Oireachtas role in Séamus Woulfe debacle ‘very open question’, says TD
Catherine Murphy says a bid at impeachment could become ‘very drawn-out process’
Catherine Murphy speaking to media after talks with the Government about Supreme Court Judge Séamus Woulfe. Photograph: Alan Betson
Leaders of Government and Opposition parties will meet again this week in an effort to resolve the deepening political and constitutional crisis over the issue.
Chief Justice Frank Clarke told the former attorney general it was his opinion that he should resign from the court.
“My concern is that this is in the area of judgment and character and moral authority. That is more the responsibility of the judiciary to enforce that kind of process themselves,” Ms Murphy told RTÉ’s This Week programme on Sunday.
“There is no mechanism to do that. That is why this is such a difficult decision, because the only available option is the impeachment process. Whether or not Leinster House should be involved I think is a very open question.”
Any TD can seek a motion under Article 35.4 to remove a judge from office for “stated misbehaviour”. Under the Constitution, if the motion is passed by a majority in both Houses of the Oireachtas, the President will then remove the judge from office by signing an order. (Explainer: How does the Oireachtas impea;ch a judge?)
Richard Boyd-Barrett of Solidarity-People Before Profit confirmed his alliance may consider putting forward such a motion. If that occurs, the Houses must act quickly and deal with it within five working days.
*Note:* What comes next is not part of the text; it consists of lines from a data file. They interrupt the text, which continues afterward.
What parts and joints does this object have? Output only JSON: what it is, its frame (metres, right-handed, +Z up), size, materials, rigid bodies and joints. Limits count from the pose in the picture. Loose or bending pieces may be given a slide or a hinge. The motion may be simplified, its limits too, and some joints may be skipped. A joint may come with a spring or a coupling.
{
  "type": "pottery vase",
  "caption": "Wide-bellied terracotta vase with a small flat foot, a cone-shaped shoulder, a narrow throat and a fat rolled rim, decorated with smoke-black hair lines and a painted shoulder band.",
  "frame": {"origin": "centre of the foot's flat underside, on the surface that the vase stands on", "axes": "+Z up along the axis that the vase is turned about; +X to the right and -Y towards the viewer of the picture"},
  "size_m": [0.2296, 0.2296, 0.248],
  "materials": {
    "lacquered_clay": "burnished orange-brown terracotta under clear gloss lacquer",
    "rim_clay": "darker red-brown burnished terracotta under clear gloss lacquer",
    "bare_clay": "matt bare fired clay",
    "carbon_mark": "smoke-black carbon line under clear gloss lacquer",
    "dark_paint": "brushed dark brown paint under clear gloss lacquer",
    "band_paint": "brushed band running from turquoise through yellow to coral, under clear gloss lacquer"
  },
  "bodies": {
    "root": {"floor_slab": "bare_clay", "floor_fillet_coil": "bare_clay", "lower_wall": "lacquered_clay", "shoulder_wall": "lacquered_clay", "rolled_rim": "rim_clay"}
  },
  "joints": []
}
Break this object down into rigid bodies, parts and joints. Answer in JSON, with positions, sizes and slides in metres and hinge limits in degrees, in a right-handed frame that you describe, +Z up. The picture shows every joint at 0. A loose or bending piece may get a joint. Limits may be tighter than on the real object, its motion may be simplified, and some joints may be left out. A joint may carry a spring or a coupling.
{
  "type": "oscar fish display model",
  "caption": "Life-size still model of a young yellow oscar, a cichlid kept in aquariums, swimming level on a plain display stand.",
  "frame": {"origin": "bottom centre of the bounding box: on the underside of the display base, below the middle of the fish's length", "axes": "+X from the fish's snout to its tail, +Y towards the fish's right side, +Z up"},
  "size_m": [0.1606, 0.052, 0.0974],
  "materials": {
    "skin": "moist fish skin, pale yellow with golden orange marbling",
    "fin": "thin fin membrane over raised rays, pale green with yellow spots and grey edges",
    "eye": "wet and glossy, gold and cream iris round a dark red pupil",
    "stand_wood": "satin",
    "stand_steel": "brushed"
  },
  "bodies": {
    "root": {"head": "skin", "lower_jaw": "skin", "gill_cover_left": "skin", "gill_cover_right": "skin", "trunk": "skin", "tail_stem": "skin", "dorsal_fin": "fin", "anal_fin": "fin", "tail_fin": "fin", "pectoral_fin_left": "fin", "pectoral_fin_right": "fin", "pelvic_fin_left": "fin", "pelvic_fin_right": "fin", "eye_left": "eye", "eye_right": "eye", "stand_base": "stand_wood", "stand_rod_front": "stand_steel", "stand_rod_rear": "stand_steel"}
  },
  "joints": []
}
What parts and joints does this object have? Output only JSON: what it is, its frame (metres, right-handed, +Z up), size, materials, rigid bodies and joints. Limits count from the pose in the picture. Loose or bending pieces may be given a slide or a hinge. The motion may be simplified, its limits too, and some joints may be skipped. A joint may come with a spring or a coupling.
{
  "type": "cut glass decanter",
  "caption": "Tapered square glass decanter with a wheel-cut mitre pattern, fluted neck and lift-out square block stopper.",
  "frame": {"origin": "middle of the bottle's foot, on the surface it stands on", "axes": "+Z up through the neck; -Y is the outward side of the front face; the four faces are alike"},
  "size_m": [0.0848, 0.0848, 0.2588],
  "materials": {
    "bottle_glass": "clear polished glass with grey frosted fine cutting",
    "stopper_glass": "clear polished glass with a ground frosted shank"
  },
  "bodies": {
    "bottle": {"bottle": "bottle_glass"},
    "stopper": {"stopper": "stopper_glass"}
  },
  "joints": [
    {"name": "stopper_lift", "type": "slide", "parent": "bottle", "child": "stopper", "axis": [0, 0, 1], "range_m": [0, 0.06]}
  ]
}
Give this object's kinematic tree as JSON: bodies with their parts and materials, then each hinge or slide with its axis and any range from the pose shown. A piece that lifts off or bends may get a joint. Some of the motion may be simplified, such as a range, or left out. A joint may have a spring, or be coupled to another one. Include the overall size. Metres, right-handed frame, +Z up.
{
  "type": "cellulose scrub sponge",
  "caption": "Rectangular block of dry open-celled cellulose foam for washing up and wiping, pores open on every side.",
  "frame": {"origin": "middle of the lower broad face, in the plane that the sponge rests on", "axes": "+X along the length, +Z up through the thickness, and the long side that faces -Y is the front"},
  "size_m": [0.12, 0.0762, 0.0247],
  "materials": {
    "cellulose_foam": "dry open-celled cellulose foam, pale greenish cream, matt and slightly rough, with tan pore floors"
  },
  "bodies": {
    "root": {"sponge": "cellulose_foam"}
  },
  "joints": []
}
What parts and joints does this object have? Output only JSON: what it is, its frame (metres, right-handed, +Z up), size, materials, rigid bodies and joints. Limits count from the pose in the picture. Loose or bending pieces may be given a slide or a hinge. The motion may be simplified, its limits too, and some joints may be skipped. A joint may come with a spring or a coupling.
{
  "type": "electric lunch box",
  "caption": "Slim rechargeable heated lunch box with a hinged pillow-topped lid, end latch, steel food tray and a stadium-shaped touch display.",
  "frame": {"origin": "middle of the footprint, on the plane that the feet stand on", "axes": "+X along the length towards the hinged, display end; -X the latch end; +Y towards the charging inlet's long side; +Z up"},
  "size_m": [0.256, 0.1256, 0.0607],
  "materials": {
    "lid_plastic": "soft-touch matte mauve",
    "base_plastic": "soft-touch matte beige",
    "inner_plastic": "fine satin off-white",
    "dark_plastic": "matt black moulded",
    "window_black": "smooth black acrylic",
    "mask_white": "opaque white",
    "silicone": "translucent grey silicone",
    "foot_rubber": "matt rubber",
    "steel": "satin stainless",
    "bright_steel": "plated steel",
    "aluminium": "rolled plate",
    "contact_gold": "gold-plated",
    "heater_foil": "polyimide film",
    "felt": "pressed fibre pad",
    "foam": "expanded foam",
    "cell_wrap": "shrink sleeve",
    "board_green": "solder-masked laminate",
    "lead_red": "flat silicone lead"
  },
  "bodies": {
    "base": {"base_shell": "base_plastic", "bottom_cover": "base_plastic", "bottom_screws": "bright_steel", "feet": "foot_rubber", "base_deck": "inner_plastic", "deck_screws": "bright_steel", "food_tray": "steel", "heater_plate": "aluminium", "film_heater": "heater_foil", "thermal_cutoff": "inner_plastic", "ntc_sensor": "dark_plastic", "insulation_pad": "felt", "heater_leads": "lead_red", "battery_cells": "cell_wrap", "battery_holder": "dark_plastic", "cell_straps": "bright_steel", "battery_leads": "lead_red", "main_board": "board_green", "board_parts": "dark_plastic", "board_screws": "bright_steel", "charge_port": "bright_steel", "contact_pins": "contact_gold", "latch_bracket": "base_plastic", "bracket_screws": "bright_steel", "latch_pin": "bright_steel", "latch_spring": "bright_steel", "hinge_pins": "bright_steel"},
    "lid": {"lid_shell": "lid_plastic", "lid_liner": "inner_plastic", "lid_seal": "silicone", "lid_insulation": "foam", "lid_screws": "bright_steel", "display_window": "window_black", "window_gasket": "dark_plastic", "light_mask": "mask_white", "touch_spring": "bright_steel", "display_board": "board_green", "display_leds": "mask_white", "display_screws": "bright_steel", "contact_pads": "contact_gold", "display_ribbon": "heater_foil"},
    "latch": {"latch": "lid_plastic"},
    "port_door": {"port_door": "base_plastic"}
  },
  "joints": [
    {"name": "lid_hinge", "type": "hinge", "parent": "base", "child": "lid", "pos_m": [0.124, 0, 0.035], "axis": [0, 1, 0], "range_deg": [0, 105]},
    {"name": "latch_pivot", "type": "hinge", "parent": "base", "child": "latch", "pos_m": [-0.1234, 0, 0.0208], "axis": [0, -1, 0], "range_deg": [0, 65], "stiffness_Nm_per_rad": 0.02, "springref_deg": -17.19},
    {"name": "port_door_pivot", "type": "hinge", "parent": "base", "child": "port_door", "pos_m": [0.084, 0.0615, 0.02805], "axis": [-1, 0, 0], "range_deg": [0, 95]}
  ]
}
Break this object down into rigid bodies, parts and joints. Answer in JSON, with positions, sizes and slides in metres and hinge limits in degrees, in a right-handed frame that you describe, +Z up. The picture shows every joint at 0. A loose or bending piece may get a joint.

A meeting between the Taoiseach and leaders of all parties and groupings on Friday afternoon finished inconclusively, with no certainty or agreement over whether triggering an impeachment process to remove Mr Justice Woulfe would be appropriate or proportionate.
“There was no obvious solution at last Friday’s meeting and essentially it was about taking soundings,” Ms Murphy said.
She said an impeachment committee could be set up and hearings could be held, but this then could be appealed to the Supreme Court. “That becomes a very drawn-out process.”
She said she had concerns that a precedent would be set in terms of what is defined as misbehaviour.
Asked about reports that other judges may resign in protest, Ms Murphy said it would be “foolish not to pay attention” to them.
“There isn’t an easy solution to this.”
Opposition parties are calling on Minister for Justice Helen McEntee to answer questions on the process surrounding Mr Woulfe’s appointment this week.
“There are a number of questions that need to be answered.”